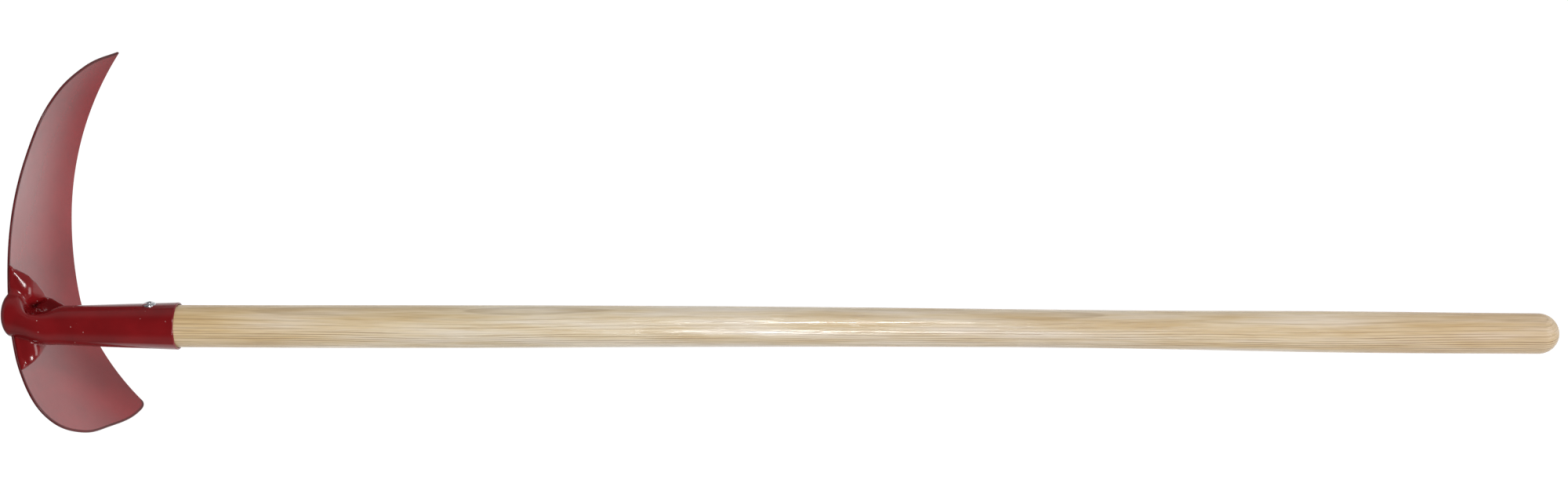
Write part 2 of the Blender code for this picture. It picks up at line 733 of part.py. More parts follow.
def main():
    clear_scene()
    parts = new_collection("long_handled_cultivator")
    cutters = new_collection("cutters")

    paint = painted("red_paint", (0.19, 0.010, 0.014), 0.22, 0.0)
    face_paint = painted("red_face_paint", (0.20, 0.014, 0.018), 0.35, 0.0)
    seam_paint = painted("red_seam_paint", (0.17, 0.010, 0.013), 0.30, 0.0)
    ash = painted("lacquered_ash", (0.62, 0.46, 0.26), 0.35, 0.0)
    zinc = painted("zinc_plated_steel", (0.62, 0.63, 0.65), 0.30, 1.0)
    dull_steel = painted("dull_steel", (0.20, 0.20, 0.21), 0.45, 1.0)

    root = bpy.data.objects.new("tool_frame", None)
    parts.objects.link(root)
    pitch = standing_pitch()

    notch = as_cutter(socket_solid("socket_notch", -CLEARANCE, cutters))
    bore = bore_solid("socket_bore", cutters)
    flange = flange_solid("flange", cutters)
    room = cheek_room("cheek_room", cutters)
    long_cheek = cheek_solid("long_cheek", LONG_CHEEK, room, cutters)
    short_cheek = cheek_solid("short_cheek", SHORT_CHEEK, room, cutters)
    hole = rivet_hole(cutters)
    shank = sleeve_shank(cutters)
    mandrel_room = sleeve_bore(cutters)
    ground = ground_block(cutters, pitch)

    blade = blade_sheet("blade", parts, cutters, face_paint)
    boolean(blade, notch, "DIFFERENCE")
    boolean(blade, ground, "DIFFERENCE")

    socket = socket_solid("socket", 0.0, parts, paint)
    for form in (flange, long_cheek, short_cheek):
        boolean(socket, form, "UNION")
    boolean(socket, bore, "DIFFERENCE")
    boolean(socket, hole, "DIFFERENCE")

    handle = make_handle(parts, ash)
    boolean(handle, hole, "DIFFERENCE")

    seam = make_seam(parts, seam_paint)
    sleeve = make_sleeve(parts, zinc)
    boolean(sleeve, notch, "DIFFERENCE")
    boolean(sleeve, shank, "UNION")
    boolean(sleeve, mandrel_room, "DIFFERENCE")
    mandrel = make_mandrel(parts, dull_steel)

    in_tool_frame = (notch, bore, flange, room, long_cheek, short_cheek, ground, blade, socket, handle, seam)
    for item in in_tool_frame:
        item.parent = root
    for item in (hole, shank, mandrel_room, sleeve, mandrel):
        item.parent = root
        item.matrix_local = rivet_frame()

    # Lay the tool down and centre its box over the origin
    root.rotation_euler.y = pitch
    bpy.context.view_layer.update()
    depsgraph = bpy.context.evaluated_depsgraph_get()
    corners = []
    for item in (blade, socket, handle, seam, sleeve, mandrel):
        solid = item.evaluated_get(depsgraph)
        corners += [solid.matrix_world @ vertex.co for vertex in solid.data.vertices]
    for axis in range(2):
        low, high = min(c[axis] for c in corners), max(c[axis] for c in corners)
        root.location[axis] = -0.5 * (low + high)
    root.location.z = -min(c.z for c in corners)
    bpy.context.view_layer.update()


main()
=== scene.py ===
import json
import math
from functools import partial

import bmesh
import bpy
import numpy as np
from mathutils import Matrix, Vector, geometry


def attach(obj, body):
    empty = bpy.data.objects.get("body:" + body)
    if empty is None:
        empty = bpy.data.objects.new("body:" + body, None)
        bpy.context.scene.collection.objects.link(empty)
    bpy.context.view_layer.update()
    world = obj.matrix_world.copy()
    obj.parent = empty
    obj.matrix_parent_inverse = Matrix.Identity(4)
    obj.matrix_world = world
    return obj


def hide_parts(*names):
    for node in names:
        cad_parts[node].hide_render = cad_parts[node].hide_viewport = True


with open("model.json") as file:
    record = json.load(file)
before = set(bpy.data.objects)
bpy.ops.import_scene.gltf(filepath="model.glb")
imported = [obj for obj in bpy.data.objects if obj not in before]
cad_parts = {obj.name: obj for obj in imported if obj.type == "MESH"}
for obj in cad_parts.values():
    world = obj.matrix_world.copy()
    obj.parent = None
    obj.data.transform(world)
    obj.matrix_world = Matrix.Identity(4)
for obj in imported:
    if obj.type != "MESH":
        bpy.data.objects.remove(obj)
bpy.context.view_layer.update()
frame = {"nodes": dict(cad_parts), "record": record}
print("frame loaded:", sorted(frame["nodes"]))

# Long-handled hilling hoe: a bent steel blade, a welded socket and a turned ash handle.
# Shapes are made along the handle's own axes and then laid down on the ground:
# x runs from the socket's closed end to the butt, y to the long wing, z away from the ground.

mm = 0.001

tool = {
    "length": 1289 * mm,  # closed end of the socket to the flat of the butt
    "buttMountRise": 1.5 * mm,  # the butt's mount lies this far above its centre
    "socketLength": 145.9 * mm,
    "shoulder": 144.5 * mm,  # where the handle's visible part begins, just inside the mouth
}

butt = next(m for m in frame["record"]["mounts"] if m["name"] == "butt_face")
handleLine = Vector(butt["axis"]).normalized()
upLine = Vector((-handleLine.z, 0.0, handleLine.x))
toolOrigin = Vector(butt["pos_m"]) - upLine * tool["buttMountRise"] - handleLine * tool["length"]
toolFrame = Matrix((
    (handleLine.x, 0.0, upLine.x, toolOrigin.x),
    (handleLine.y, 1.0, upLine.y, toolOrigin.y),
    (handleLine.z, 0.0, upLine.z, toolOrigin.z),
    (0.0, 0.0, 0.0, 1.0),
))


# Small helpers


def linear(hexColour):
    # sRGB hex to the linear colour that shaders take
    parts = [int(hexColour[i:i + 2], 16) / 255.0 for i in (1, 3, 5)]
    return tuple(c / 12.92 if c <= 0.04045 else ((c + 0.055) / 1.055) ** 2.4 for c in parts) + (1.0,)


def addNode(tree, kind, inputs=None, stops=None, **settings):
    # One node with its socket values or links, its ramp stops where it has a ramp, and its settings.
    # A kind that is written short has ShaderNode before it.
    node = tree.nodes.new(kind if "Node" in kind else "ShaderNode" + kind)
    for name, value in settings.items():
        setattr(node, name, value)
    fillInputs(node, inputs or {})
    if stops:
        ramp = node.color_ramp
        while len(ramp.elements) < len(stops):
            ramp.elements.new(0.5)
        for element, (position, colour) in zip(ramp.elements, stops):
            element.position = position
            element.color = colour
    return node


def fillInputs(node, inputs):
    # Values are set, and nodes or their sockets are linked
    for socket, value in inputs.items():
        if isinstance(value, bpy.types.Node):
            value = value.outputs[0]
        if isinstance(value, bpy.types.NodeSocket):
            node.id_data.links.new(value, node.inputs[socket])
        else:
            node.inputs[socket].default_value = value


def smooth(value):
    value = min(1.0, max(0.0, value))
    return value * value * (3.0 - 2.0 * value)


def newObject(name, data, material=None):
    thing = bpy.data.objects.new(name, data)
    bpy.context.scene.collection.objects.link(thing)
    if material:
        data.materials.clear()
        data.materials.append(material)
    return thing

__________

| Stated goal |
In the listing above, find the line with "# Lay the tool" and the line with "before = set(bpy.data.objects)", then print exactly those two lines and every line between them, and nothing more.

| Final result |
    # Lay the tool down and centre its box over the origin
    root.rotation_euler.y = pitch
    bpy.context.view_layer.update()
    depsgraph = bpy.context.evaluated_depsgraph_get()
    corners = []
    for item in (blade, socket, handle, seam, sleeve, mandrel):
        solid = item.evaluated_get(depsgraph)
        corners += [solid.matrix_world @ vertex.co for vertex in solid.data.vertices]
    for axis in range(2):
        low, high = min(c[axis] for c in corners), max(c[axis] for c in corners)
        root.location[axis] = -0.5 * (low + high)
    root.location.z = -min(c.z for c in corners)
    bpy.context.view_layer.update()


main()
=== scene.py ===
import json
import math
from functools import partial

import bmesh
import bpy
import numpy as np
from mathutils import Matrix, Vector, geometry


def attach(obj, body):
    empty = bpy.data.objects.get("body:" + body)
    if empty is None:
        empty = bpy.data.objects.new("body:" + body, None)
        bpy.context.scene.collection.objects.link(empty)
    bpy.context.view_layer.update()
    world = obj.matrix_world.copy()
    obj.parent = empty
    obj.matrix_parent_inverse = Matrix.Identity(4)
    obj.matrix_world = world
    return obj


def hide_parts(*names):
    for node in names:
        cad_parts[node].hide_render = cad_parts[node].hide_viewport = True


with open("model.json") as file:
    record = json.load(file)
before = set(bpy.data.objects)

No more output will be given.